::: Dataset extract

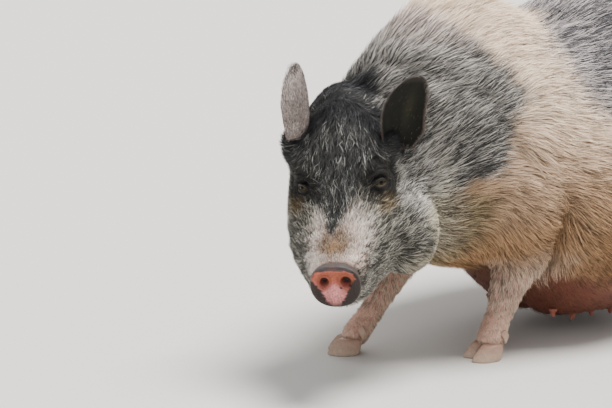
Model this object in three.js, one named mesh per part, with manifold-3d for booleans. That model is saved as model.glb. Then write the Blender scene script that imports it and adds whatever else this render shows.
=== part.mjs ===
// A pot-bellied sow, life size, standing three-quarter on with her head turned to her left.
// Millimetres. +Z is up, the pig faces -Y and her left side is +X. She stands on the flats of eight hooves at z = 0.
// The solids are the outer form with its coat. The whole animal is lofted, then parted with thin cuts.
import * as THREE from "three";
import { mergeVertices } from "three/addons/utils/BufferGeometryUtils.js";
import Module from "manifold-3d";

const wasm = await Module();
wasm.setup();

// Driving sizes
const GAP = 0.4; // between neighbouring solids
const RADIANS = Math.PI / 180;
const CUT_SIZE = 2000; // side of the boxes that part the body

const SNOUT_AT = { left: 142, forward: 631, up: 195 }; // centre of the snout disc
const HEAD_YAW = 41; // degrees to her left of the body's line
const HEAD_PITCH = 18; // degrees nose down
const HEAD_ROLL = -3.5; // degrees, crown towards her right

const EYE = { back: 140, side: 57, up: 78, radius: 12 };
const EAR = { half: 35, thick: 4.5, cup: 18 };

// Where the body is parted, as distances forward
const CUTS = { hip: -215, elbow: 100, neck: 292 };
// The head is parted from the neck at a plane behind the jowl and the right ear, its top leaning forwards
const HEAD_CUT = { left: -10, forward: 418, up: 330, yaw: 24, drop: 0.27 };

// A point given as left, forward and up of the ground under her middle
function at(left, forward, up) {
  return new THREE.Vector3(left, -forward, up);
}

// Catmull-Rom value of the numbers in a list at a fractional place in it
function between(values, place) {
  const last = values.length - 1;
  const i = Math.min(Math.floor(place), last - 1);
  const t = place - i;
  const p1 = values[i];
  const p2 = values[i + 1];
  const p0 = i > 0 ? values[i - 1] : 2 * p1 - p2;
  const p3 = i + 2 <= last ? values[i + 2] : 2 * p2 - p1;
  const slope1 = (p2 - p0) / 2;
  const slope2 = (p3 - p1) / 2;
  const t2 = t * t;
  const t3 = t2 * t;
  return (
    (2 * t3 - 3 * t2 + 1) * p1 + (t3 - 2 * t2 + t) * slope1 + (3 * t2 - 2 * t3) * p2 + (t3 - t2) * slope2
  );
}

// Stations are rows of numbers in the order of the keys. Gives `count` rows spread smoothly through them.
function through(keys, rows, count) {
  const made = [];
  for (let i = 0; i < count; i++) {
    const place = (i / (count - 1)) * (rows.length - 1);
    const row = {};
    keys.forEach((key, k) => {
      row[key] = between(rows.map((r) => r[k]), place);
    });
    made.push(row);
  }
  return made;
}

// A power that keeps its sign, for superellipses
function signedPower(value, power) {
  return Math.sign(value) * Math.abs(value) ** power;
}

// A closed solid from a list of points and a list of triangles, turned right way out
function closed(points, triangles) {
  const vertProperties = new Float32Array(points.flatMap((p) => [p.x, p.y, p.z]));
  const make = (list) =>
    new wasm.Manifold(new wasm.Mesh({ numProp: 3, vertProperties, triVerts: new Uint32Array(list) }));
  const made = make(triangles);
  if (made.volume() > 0) return made;
  const turned = [];
  for (let i = 0; i < triangles.length; i += 3) turned.push(triangles[i], triangles[i + 2], triangles[i + 1]);
  return make(turned);
}

// A closed solid from one of the ready-made geometries, with its seams joined
function solid(geometry, matrix) {
  const bare = geometry.index ? geometry.toNonIndexed() : geometry.clone();
  bare.deleteAttribute("normal");
  bare.deleteAttribute("uv");
  if (matrix) bare.applyMatrix4(matrix);
  const merged = mergeVertices(bare, 1e-3);
  const index = merged.index.array;
  const kept = [];
  for (let i = 0; i < index.length; i += 3) {
    const [a, b, c] = [index[i], index[i + 1], index[i + 2]];
    if (a !== b && b !== c && a !== c) kept.push(a, b, c);
  }
  const points = [];
  for (let i = 0; i < merged.attributes.position.count; i++) {
    points.push(new THREE.Vector3().fromBufferAttribute(merged.attributes.position, i));
  }
  return closed(points, kept);
}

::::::

> [Goal of the exercise]: All of the data shown above must be copied exactly.

> [Reply]:
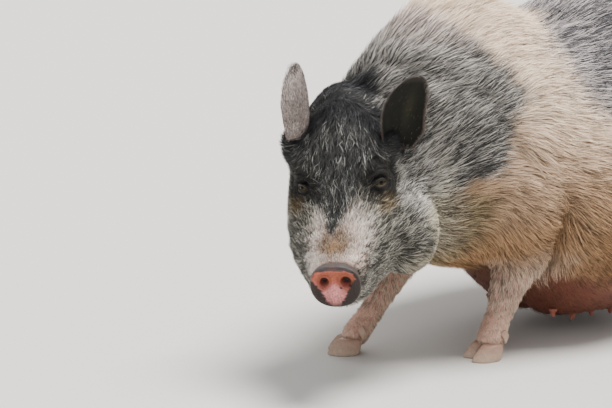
Model this object in three.js, one named mesh per part, with manifold-3d for booleans. That model is saved as model.glb. Then write the Blender scene script that imports it and adds whatever else this render shows.
=== part.mjs ===
// A pot-bellied sow, life size, standing three-quarter on with her head turned to her left.
// Millimetres. +Z is up, the pig faces -Y and her left side is +X. She stands on the flats of eight hooves at z = 0.
// The solids are the outer form with its coat. The whole animal is lofted, then parted with thin cuts.
import * as THREE from "three";
import { mergeVertices } from "three/addons/utils/BufferGeometryUtils.js";
import Module from "manifold-3d";

const wasm = await Module();
wasm.setup();

// Driving sizes
const GAP = 0.4; // between neighbouring solids
const RADIANS = Math.PI / 180;
const CUT_SIZE = 2000; // side of the boxes that part the body

const SNOUT_AT = { left: 142, forward: 631, up: 195 }; // centre of the snout disc
const HEAD_YAW = 41; // degrees to her left of the body's line
const HEAD_PITCH = 18; // degrees nose down
const HEAD_ROLL = -3.5; // degrees, crown towards her right

const EYE = { back: 140, side: 57, up: 78, radius: 12 };
const EAR = { half: 35, thick: 4.5, cup: 18 };

// Where the body is parted, as distances forward
const CUTS = { hip: -215, elbow: 100, neck: 292 };
// The head is parted from the neck at a plane behind the jowl and the right ear, its top leaning forwards
const HEAD_CUT = { left: -10, forward: 418, up: 330, yaw: 24, drop: 0.27 };

// A point given as left, forward and up of the ground under her middle
function at(left, forward, up) {
  return new THREE.Vector3(left, -forward, up);
}

// Catmull-Rom value of the numbers in a list at a fractional place in it
function between(values, place) {
  const last = values.length - 1;
  const i = Math.min(Math.floor(place), last - 1);
  const t = place - i;
  const p1 = values[i];
  const p2 = values[i + 1];
  const p0 = i > 0 ? values[i - 1] : 2 * p1 - p2;
  const p3 = i + 2 <= last ? values[i + 2] : 2 * p2 - p1;
  const slope1 = (p2 - p0) / 2;
  const slope2 = (p3 - p1) / 2;
  const t2 = t * t;
  const t3 = t2 * t;
  return (
    (2 * t3 - 3 * t2 + 1) * p1 + (t3 - 2 * t2 + t) * slope1 + (3 * t2 - 2 * t3) * p2 + (t3 - t2) * slope2
  );
}

// Stations are rows of numbers in the order of the keys. Gives `count` rows spread smoothly through them.
function through(keys, rows, count) {
  const made = [];
  for (let i = 0; i < count; i++) {
    const place = (i / (count - 1)) * (rows.length - 1);
    const row = {};
    keys.forEach((key, k) => {
      row[key] = between(rows.map((r) => r[k]), place);
    });
    made.push(row);
  }
  return made;
}

// A power that keeps its sign, for superellipses
function signedPower(value, power) {
  return Math.sign(value) * Math.abs(value) ** power;
}

// A closed solid from a list of points and a list of triangles, turned right way out
function closed(points, triangles) {
  const vertProperties = new Float32Array(points.flatMap((p) => [p.x, p.y, p.z]));
  const make = (list) =>
    new wasm.Manifold(new wasm.Mesh({ numProp: 3, vertProperties, triVerts: new Uint32Array(list) }));
  const made = make(triangles);
  if (made.volume() > 0) return made;
  const turned = [];
  for (let i = 0; i < triangles.length; i += 3) turned.push(triangles[i], triangles[i + 2], triangles[i + 1]);
  return make(turned);
}

// A closed solid from one of the ready-made geometries, with its seams joined
function solid(geometry, matrix) {
  const bare = geometry.index ? geometry.toNonIndexed() : geometry.clone();
  bare.deleteAttribute("normal");
  bare.deleteAttribute("uv");
  if (matrix) bare.applyMatrix4(matrix);
  const merged = mergeVertices(bare, 1e-3);
  const index = merged.index.array;
  const kept = [];
  for (let i = 0; i < index.length; i += 3) {
    const [a, b, c] = [index[i], index[i + 1], index[i + 2]];
    if (a !== b && b !== c && a !== c) kept.push(a, b, c);
  }
  const points = [];
  for (let i = 0; i < merged.attributes.position.count; i++) {
    points.push(new THREE.Vector3().fromBufferAttribute(merged.attributes.position, i));
  }
  return closed(points, kept);
}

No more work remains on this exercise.